Required work: Copy out every line in the entries below that includes "overall".

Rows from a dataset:
* * * *

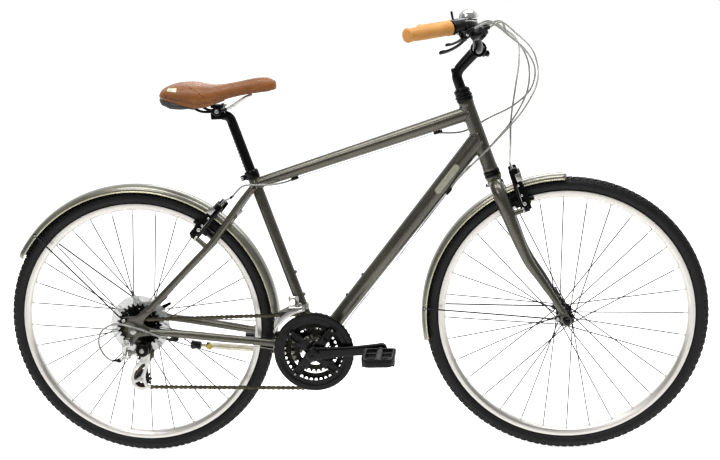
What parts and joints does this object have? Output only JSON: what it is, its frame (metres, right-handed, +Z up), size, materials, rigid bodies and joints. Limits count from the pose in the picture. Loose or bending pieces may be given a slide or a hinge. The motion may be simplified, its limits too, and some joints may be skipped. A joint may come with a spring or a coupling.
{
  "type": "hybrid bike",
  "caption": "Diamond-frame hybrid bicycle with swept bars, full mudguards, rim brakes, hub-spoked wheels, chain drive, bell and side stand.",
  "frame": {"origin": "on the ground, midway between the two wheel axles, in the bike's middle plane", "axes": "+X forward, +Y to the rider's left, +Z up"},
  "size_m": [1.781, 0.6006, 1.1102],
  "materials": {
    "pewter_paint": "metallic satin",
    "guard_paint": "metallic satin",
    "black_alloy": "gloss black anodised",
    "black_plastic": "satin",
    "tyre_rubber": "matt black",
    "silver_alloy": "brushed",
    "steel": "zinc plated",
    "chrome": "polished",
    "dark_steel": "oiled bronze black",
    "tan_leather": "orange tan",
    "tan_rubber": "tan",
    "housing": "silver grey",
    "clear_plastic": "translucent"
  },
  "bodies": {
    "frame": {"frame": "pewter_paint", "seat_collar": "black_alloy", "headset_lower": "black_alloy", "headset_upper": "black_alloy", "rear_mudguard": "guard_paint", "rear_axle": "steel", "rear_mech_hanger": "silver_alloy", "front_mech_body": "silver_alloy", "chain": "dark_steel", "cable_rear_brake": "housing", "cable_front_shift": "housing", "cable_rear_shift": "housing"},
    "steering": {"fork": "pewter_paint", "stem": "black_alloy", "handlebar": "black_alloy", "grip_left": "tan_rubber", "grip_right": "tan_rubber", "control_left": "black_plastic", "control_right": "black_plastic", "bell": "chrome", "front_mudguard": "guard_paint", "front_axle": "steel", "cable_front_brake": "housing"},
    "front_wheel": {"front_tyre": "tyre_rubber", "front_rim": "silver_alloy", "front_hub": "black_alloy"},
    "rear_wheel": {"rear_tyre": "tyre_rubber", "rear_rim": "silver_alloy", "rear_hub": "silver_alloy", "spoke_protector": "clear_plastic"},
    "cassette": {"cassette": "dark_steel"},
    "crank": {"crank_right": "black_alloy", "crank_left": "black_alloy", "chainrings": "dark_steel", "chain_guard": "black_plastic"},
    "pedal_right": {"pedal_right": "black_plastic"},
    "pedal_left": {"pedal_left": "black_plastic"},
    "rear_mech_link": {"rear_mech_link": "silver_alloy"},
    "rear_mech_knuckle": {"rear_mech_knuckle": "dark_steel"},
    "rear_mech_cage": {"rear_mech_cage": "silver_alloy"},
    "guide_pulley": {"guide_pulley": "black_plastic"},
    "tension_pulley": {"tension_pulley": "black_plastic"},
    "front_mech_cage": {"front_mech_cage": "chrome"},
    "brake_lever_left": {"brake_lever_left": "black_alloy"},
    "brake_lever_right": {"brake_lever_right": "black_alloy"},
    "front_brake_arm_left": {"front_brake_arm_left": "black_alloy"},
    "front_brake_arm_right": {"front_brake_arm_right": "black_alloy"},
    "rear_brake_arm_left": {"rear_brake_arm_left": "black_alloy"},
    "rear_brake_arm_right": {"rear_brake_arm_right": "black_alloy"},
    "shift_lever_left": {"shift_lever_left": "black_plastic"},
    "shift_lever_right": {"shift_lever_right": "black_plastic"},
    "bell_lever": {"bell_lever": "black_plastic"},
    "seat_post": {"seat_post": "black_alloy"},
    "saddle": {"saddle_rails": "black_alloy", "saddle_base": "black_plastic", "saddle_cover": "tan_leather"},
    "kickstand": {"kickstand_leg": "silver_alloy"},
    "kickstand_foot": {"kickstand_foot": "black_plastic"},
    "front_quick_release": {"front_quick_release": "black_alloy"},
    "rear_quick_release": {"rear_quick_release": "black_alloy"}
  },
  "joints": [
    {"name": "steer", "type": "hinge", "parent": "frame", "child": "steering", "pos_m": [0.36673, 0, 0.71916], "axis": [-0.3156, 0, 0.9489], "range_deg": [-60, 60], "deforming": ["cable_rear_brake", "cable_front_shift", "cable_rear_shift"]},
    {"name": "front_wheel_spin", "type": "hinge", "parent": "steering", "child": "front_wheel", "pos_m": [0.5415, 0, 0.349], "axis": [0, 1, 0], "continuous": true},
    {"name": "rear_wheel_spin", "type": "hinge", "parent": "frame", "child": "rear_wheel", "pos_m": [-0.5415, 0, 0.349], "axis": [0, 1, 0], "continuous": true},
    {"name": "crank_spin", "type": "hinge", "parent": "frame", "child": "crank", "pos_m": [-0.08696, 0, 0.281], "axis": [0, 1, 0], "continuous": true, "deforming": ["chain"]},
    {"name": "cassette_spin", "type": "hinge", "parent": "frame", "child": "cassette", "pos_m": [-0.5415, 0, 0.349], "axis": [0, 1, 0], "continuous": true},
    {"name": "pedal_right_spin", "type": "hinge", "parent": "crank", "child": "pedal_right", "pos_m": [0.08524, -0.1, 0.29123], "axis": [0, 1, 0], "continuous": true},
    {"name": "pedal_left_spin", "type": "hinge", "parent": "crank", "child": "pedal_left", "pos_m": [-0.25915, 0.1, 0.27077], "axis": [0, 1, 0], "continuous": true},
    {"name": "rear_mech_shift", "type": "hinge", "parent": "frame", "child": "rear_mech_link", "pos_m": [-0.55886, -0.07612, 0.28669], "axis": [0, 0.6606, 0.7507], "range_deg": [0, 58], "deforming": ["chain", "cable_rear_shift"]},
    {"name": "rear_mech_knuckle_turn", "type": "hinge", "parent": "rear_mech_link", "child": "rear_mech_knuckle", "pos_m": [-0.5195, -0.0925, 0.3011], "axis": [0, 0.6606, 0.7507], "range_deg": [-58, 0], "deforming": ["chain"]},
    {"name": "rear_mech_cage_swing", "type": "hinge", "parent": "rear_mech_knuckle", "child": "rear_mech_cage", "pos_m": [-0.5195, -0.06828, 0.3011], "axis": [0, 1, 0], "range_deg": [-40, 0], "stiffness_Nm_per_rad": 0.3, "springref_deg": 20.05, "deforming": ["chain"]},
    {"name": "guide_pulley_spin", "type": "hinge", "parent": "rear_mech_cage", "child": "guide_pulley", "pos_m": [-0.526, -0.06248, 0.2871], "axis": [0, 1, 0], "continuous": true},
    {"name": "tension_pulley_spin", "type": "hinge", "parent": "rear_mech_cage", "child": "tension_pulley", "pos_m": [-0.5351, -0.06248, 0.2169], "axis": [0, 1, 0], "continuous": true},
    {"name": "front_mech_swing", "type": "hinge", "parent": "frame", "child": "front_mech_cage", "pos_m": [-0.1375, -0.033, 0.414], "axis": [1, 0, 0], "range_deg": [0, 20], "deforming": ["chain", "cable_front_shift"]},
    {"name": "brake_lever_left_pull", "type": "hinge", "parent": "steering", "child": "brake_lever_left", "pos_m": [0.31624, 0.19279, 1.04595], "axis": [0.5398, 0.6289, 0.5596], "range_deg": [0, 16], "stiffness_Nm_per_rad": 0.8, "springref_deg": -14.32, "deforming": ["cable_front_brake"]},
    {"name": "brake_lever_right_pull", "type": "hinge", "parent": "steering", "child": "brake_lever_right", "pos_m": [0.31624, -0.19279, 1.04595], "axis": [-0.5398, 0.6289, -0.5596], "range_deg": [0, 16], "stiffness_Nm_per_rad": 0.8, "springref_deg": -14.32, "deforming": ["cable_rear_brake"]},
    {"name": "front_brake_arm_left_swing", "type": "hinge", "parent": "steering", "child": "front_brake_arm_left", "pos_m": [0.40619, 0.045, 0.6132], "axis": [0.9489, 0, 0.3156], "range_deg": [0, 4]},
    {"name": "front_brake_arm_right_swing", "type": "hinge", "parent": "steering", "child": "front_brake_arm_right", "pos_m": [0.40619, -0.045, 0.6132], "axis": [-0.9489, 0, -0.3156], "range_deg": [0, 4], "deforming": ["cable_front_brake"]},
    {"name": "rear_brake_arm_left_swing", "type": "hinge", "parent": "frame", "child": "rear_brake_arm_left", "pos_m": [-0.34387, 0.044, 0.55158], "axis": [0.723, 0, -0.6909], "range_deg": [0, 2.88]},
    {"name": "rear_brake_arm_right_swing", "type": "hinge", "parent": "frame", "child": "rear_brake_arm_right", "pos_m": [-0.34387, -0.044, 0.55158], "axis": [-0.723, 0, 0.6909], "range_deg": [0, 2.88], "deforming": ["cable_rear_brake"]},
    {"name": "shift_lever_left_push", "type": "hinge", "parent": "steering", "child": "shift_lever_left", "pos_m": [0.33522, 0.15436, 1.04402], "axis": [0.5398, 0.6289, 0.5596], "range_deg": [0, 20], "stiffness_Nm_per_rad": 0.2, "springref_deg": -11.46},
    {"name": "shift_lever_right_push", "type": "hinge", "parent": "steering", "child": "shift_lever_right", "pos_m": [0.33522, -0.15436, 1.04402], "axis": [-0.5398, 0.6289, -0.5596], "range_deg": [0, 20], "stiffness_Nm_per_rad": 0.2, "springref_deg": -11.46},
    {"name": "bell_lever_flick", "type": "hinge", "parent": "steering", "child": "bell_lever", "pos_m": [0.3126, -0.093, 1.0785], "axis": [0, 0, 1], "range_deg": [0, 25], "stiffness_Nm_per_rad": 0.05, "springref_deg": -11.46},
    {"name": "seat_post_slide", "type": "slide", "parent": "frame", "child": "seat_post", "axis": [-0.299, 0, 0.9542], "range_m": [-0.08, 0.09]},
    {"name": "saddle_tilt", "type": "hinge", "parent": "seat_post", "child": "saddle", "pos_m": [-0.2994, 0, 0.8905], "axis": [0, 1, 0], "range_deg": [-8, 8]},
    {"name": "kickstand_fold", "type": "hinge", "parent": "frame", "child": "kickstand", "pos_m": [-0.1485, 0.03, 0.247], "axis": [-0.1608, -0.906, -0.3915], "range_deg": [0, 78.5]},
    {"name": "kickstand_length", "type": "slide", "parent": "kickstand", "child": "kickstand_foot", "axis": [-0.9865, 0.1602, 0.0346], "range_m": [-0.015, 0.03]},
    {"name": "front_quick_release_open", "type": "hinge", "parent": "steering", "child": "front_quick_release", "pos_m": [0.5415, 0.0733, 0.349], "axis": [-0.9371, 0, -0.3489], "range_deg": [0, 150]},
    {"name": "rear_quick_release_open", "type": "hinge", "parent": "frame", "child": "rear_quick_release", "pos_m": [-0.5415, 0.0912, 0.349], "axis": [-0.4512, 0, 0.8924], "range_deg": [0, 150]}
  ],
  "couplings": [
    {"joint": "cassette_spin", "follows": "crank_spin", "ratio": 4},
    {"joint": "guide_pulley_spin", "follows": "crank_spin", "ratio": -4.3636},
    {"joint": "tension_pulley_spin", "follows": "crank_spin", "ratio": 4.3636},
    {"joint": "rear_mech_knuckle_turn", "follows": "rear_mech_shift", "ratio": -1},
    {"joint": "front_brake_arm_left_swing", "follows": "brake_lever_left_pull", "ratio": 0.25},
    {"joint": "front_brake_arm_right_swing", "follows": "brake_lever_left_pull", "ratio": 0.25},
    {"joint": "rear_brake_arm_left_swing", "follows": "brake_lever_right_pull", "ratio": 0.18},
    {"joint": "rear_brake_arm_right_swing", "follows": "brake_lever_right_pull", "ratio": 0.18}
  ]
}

* * * *

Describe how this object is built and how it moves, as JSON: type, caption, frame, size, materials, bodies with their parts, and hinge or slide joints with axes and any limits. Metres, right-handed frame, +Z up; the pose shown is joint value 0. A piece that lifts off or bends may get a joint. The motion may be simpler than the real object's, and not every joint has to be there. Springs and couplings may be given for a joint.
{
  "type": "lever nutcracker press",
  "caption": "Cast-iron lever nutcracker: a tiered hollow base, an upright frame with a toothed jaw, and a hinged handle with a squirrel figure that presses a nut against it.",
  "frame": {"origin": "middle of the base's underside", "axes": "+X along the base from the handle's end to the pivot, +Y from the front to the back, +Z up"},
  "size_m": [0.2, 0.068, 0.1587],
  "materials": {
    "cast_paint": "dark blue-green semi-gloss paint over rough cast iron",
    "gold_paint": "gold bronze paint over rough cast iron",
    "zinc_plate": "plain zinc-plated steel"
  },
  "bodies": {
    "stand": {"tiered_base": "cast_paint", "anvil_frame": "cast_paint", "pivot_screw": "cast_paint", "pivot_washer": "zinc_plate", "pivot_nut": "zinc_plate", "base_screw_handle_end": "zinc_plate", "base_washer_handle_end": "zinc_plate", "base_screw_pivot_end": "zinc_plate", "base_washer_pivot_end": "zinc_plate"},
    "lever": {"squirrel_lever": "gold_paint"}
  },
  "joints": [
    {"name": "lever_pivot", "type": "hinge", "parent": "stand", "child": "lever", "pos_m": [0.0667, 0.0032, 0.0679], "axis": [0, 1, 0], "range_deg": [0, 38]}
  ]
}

* * * *

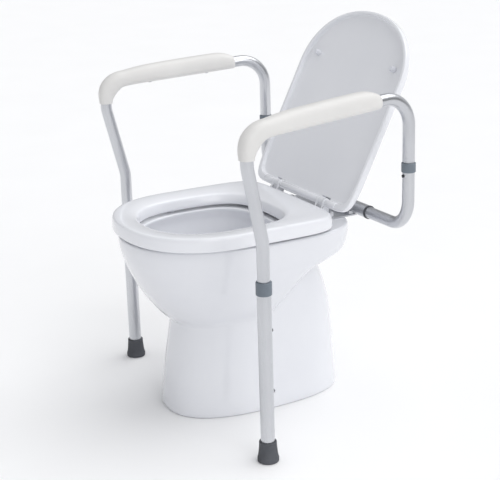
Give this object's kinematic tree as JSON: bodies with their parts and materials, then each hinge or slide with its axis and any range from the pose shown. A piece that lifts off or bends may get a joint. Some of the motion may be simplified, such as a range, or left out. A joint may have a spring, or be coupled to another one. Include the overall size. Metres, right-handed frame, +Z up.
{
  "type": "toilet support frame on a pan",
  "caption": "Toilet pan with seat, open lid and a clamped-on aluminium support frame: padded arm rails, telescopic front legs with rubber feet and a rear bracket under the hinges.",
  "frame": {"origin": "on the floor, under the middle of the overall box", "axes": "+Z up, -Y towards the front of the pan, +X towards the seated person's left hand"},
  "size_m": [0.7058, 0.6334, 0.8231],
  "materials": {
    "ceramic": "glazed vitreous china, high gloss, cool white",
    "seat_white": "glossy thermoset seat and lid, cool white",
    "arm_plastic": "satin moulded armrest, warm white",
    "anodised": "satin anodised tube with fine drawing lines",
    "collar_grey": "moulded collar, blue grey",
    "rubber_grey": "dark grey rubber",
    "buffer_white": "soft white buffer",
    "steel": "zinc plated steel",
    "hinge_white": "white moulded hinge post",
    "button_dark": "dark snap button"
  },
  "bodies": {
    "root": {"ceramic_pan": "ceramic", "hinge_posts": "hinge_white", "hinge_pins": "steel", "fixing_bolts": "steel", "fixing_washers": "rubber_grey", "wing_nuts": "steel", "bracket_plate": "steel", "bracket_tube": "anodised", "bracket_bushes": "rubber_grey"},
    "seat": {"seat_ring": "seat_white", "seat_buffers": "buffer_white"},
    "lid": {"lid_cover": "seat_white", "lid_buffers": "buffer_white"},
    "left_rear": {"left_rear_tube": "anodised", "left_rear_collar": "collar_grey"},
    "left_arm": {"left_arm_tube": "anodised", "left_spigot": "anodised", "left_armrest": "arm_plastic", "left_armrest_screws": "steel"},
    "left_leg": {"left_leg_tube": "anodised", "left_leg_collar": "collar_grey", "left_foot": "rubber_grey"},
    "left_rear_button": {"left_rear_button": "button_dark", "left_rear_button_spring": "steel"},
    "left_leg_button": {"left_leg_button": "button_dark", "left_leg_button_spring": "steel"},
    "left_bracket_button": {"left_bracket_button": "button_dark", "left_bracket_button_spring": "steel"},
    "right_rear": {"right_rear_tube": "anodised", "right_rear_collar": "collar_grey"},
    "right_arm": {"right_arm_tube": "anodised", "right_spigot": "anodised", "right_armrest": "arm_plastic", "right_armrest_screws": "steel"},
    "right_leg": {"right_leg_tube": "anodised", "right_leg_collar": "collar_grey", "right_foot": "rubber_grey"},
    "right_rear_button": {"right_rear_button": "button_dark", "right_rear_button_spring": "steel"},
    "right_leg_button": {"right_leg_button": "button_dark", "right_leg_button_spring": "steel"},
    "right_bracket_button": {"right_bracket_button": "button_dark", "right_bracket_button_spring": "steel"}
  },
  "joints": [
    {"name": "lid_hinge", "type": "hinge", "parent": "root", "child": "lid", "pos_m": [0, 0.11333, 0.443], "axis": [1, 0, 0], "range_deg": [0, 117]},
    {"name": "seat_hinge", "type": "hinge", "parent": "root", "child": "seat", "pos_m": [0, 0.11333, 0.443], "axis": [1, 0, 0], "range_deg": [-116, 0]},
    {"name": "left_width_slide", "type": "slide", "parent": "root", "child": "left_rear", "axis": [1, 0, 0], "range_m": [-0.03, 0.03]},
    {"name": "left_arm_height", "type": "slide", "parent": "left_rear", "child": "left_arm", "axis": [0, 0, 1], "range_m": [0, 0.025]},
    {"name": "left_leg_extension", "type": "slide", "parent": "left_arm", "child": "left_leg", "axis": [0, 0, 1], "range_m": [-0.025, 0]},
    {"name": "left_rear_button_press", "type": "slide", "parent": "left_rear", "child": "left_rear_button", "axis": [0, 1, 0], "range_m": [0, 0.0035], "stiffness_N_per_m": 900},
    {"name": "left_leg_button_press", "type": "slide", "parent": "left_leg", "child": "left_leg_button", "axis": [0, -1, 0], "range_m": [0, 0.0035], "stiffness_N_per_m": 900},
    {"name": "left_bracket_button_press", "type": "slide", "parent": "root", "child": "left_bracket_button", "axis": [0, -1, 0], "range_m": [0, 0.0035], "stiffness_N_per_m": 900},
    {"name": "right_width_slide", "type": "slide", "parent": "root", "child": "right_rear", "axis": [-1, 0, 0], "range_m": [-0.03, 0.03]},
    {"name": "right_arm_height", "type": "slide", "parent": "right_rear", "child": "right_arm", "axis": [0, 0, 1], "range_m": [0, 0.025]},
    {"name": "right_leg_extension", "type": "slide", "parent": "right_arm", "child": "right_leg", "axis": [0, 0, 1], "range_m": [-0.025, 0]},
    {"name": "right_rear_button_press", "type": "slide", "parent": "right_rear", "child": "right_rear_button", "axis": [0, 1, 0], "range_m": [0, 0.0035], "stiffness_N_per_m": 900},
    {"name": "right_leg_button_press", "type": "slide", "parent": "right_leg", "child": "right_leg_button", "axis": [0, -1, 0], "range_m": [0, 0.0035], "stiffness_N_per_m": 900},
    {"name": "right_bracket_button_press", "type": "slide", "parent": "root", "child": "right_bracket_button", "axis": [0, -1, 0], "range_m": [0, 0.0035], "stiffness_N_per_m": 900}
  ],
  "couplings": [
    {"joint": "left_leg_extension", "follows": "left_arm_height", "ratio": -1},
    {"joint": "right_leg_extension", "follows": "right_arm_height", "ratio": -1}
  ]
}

* * * *

Exercise output:
Give this object's kinematic tree as JSON: bodies with their parts and materials, then each hinge or slide with its axis and any range from the pose shown. A piece that lifts off or bends may get a joint. Some of the motion may be simplified, such as a range, or left out. A joint may have a spring, or be coupled to another one. Include the overall size. Metres, right-handed frame, +Z up.
  "frame": {"origin": "on the floor, under the middle of the overall box", "axes": "+Z up, -Y towards the front of the pan, +X towards the seated person's left hand"},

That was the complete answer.